-- Available data --

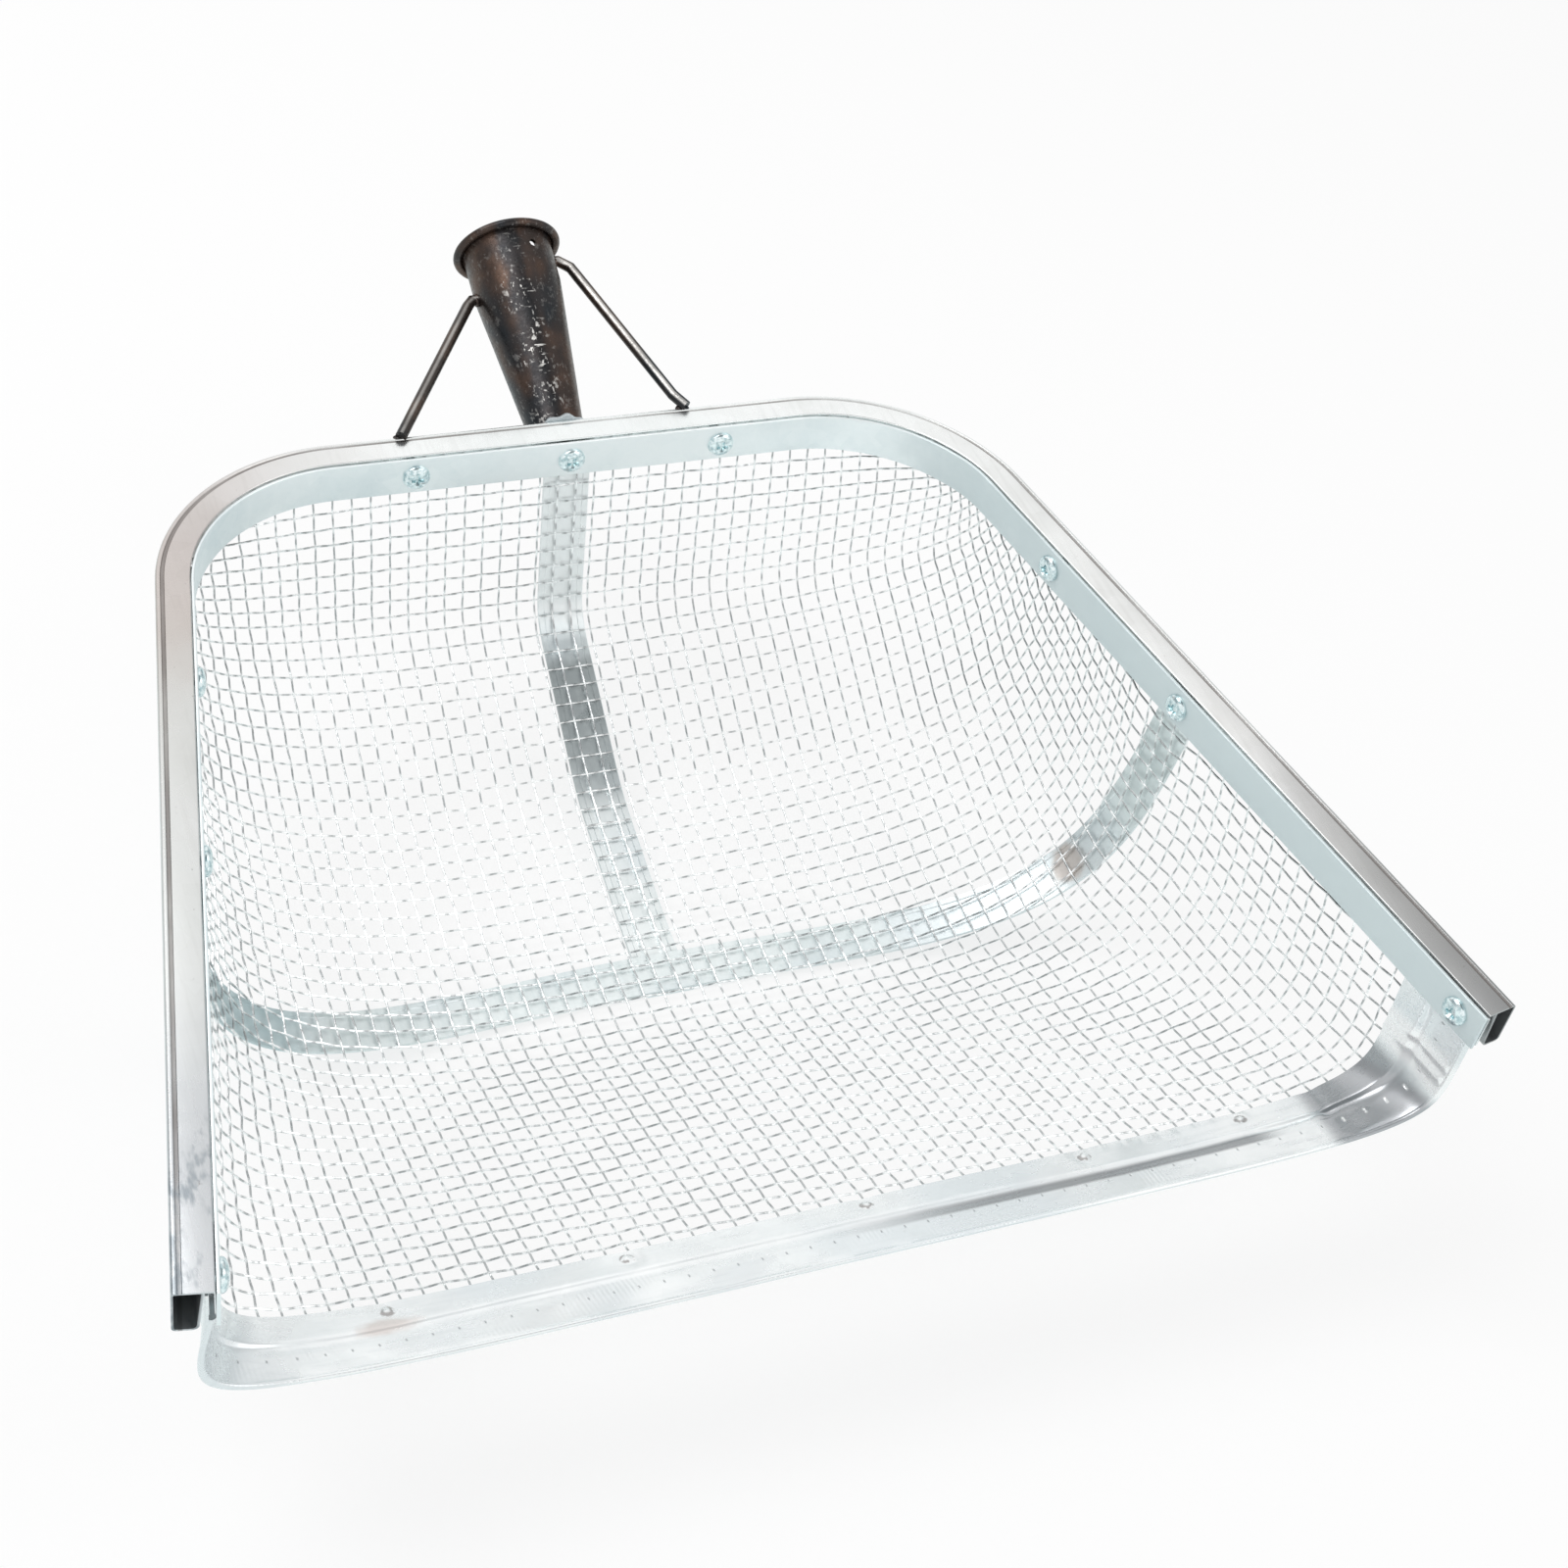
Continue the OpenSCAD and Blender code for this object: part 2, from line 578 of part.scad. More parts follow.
// Ends of a stay: its foot on the rim's top rear edge and its top on the socket's side
stay_lift = stay_r + seat_gap;
foot_inset = 3;
function socket_point(down, side, reach) = [side * reach,
    rim_l + socket_back - down * cos(socket_tilt), socket_rise - down * sin(socket_tilt)];
function stay_top(x, down) = socket_point(down, sign(x), cone_r(down) + stay_r * 0.6);
function stay_foot(x) = [x, rim_l - foot_inset, stay_lift];
module rod(from, to, r) {
    v = to - from;
    translate(from) rotate([0, acos(v[2] / norm(v)), atan2(v[1], v[0])])
        cylinder(r = r, h = norm(v), $fn = 32);
}
module stay(x, down) {
    rod(stay_foot(x), stay_top(x, down), stay_r);
}
module stay_cut(x, down) {
    difference() {
        stay(x, down);
        on_socket() {
            socket_outside(seat_gap);
            translate([0, 0, -3 * bead_r / 2 - seat_gap])
                cylinder(r = socket_r + 2 * bead_r, h = 3 * bead_r, $fn = round_fn);
        }
    }
}
module left_stay() { color(scaled_steel) in_place() stay_cut(-left_foot_x, left_top_down); }
module right_stay() { color(scaled_steel) in_place() stay_cut(right_foot_x, right_top_down); }

// Weld beads: a collar round an end of a stay, with the parts it joins taken away
weld_l = 7;
module collar(from, to) {
    v = to - from;
    translate(from) rotate([0, acos(v[2] / norm(v)), atan2(v[1], v[0])])
        cylinder(r1 = weld_r, r2 = stay_r + 0.3, h = weld_l, $fn = 32);
}
module foot_weld(x, down) {
    foot = stay_foot(x);
    top = stay_top(x, down);
    difference() {
        collar(foot, top);
        rod(foot - 0.1 * (top - foot), top, stay_r + weld_gap);
        translate([-mouth_w, -rim_l, -rim_h]) cube([2 * mouth_w, 2 * rim_l + weld_gap, rim_h + weld_gap]);
    }
}
module top_weld(x, down) {
    foot = stay_foot(x);
    top = stay_top(x, down);
    difference() {
        collar(top + (top - foot) * 0.03, foot);
        rod(foot, top + (top - foot) * 0.1, stay_r + weld_gap);
        on_socket() {
            socket_outside(weld_gap);
            translate([0, 0, -3 * bead_r / 2])
                cylinder(r = socket_r + 2 * bead_r, h = 3 * bead_r, $fn = round_fn);
        }
    }
}
module left_foot_weld() { color(scaled_steel) in_place() foot_weld(-left_foot_x, left_top_down); }
module right_foot_weld() { color(scaled_steel) in_place() foot_weld(right_foot_x, right_top_down); }
module left_top_weld() { color(scaled_steel) in_place() top_weld(-left_foot_x, left_top_down); }
module right_top_weld() { color(scaled_steel) in_place() top_weld(right_foot_x, right_top_down); }
module socket_weld() {
    bead = 3;
    bead_l = 2 * bead + socket_foot_r / 2;
    color(zinc) in_place() difference() {
        on_socket() translate([0, 0, -socket_l - bead])
            cylinder(r1 = socket_foot_r + bead, r2 = socket_foot_r, h = bead_l, $fn = round_fn);
        on_socket() socket_outside(weld_gap);
        ahead_of_back(weld_gap);
    }
}

rim_channel();
clamp_strip();
mesh_basket();
centre_strap();
cross_strap();
front_lip();
pole_socket();
left_stay();
right_stay();
socket_weld();
left_foot_weld();
right_foot_weld();
left_top_weld();
right_top_weld();
back_screws();
left_screws();
right_screws();
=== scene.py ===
"""Dressed model of a rigid wire-mesh pool scoop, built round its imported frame.

Sizes are millimetres in rim space, where Z = 0 is the rim's top face and Y = 0 its open
mouth, until a mesh is made. Meshes are metres in the frame's own space.
"""

import logging
import math
from dataclasses import dataclass, field
from enum import Enum
from functools import cached_property
from typing import Callable, Iterable, Sequence

import bmesh
import bpy
import numpy as np
from bpy.types import Material, Mesh, Node, NodeSocket, NodeTree, Object
from mathutils import Matrix, Vector, noise
from mathutils.geometry import tessellate_polygon


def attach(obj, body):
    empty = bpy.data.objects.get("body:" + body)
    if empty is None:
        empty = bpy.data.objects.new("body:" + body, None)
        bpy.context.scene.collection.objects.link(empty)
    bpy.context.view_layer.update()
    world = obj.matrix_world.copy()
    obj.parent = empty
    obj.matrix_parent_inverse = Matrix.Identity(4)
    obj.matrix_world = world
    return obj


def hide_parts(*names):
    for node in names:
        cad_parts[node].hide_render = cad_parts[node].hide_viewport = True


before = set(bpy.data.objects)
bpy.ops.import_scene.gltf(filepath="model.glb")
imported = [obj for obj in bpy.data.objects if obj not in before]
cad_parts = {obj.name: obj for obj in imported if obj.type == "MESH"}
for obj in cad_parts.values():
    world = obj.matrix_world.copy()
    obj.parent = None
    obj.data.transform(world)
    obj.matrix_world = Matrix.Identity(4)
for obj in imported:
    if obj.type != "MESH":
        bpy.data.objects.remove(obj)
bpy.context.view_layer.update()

LOG = logging.getLogger("scoop")
MM = 0.001
REST = np.array([0.0, 194.636, -145.438])   # rim-space point that stands at the frame's origin
BODY = "root"

Point = Sequence[float]
Colour = tuple[float, float, float]
Faces = list[tuple[int, ...]]
Solid = tuple[np.ndarray, Faces]

WHITE = (1.0, 1.0, 1.0)


class Slot(Enum):
    """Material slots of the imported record."""

    RIM = "rim_zinc"
    STRIP = "strip_zinc"
    WIRE = "mesh_wire"
    STRAP = "strap_zinc"
    LIP = "lip_zinc"
    STEEL = "scaled_steel"
    WELD = "weld_zinc"
    SCREW = "screw_zinc"


# ---------------------------------------------------------------- mesh helpers

def to_frame(points: np.ndarray) -> np.ndarray:
    """Turn rim-space millimetres into the frame's metres."""
    return (np.asarray(points, float) - REST) * MM


def tube(rings: np.ndarray, caps: bool = True) -> Solid:
    """Join closed rings of points into a solid.

    Args:
        rings: array of rings, points and coordinates.
        caps: whether both ends are closed.

    Returns:
        The points and the faces.
    """
    count, size = rings.shape[:2]
    faces = [(i * size + k, i * size + (k + 1) % size, (i + 1) * size + (k + 1) % size, (i + 1) * size + k)
             for i in range(count - 1) for k in range(size)]
    if caps:
        faces.append(tuple(range(size)))
        faces.append(tuple(reversed(range((count - 1) * size, count * size))))
    return rings.reshape(-1, 3), faces


def join(parts: Iterable[Solid]) -> Solid:
    """Put several solids into one list of points and one of faces.

    Args:
        parts: the solids.

    Returns:
        All points and all faces.
    """
    points: list[np.ndarray] = []
    faces: Faces = []
    start = 0
    for part_points, part_faces in parts:
        points.append(np.asarray(part_points, float))
        faces.extend(tuple(start + k for k in face) for face in part_faces)
        start += len(part_points)
    return np.vstack(points), faces


def clean_faces(work: bmesh.types.BMesh) -> None:
    """Merge doubles and point the faces outwards."""
    bmesh.ops.remove_doubles(work, verts=work.verts, dist=1e-6)
    bmesh.ops.recalc_face_normals(work, faces=work.faces)


def shade(mesh: Mesh, sharp: float) -> None:
    """Shade a mesh smooth, apart from edges past an angle in degrees."""
    mesh.shade_smooth()
    mesh.set_sharp_from_angle(angle=math.radians(sharp))


def in_scene(name: str, mesh: Mesh) -> Object:
    """Put a mesh in the scene as an object at the origin.

    Args:
        name: name of the object.
        mesh: its mesh.

    Returns:
        The object.
    """
    made = bpy.data.objects.new(name, mesh)
    bpy.context.scene.collection.objects.link(made)
    return made


def keep(mesh: Mesh, name: str, values: Sequence[float] | np.ndarray) -> None:
    """Keep a number or a vector for each point of a mesh, as one of its attributes.

    Args:
        mesh: the mesh, changed in place.
        name: name of the attribute.
        values: a number or a vector for each point.
    """
    values = np.asarray(values, np.float32)
    kind, key = ("FLOAT_VECTOR", "vector") if values.ndim == 2 else ("FLOAT", "value")
    mesh.attributes.new(name, kind, "POINT").data.foreach_set(key, values.ravel())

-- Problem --
Above are the lines; repeat exactly the ones from the line containing "rim_channel();" down to the line containing "imported = [obj", both inclusive.

-- Written reply --
rim_channel();
clamp_strip();
mesh_basket();
centre_strap();
cross_strap();
front_lip();
pole_socket();
left_stay();
right_stay();
socket_weld();
left_foot_weld();
right_foot_weld();
left_top_weld();
right_top_weld();
back_screws();
left_screws();
right_screws();
=== scene.py ===
"""Dressed model of a rigid wire-mesh pool scoop, built round its imported frame.

Sizes are millimetres in rim space, where Z = 0 is the rim's top face and Y = 0 its open
mouth, until a mesh is made. Meshes are metres in the frame's own space.
"""

import logging
import math
from dataclasses import dataclass, field
from enum import Enum
from functools import cached_property
from typing import Callable, Iterable, Sequence

import bmesh
import bpy
import numpy as np
from bpy.types import Material, Mesh, Node, NodeSocket, NodeTree, Object
from mathutils import Matrix, Vector, noise
from mathutils.geometry import tessellate_polygon


def attach(obj, body):
    empty = bpy.data.objects.get("body:" + body)
    if empty is None:
        empty = bpy.data.objects.new("body:" + body, None)
        bpy.context.scene.collection.objects.link(empty)
    bpy.context.view_layer.update()
    world = obj.matrix_world.copy()
    obj.parent = empty
    obj.matrix_parent_inverse = Matrix.Identity(4)
    obj.matrix_world = world
    return obj


def hide_parts(*names):
    for node in names:
        cad_parts[node].hide_render = cad_parts[node].hide_viewport = True


before = set(bpy.data.objects)
bpy.ops.import_scene.gltf(filepath="model.glb")
imported = [obj for obj in bpy.data.objects if obj not in before]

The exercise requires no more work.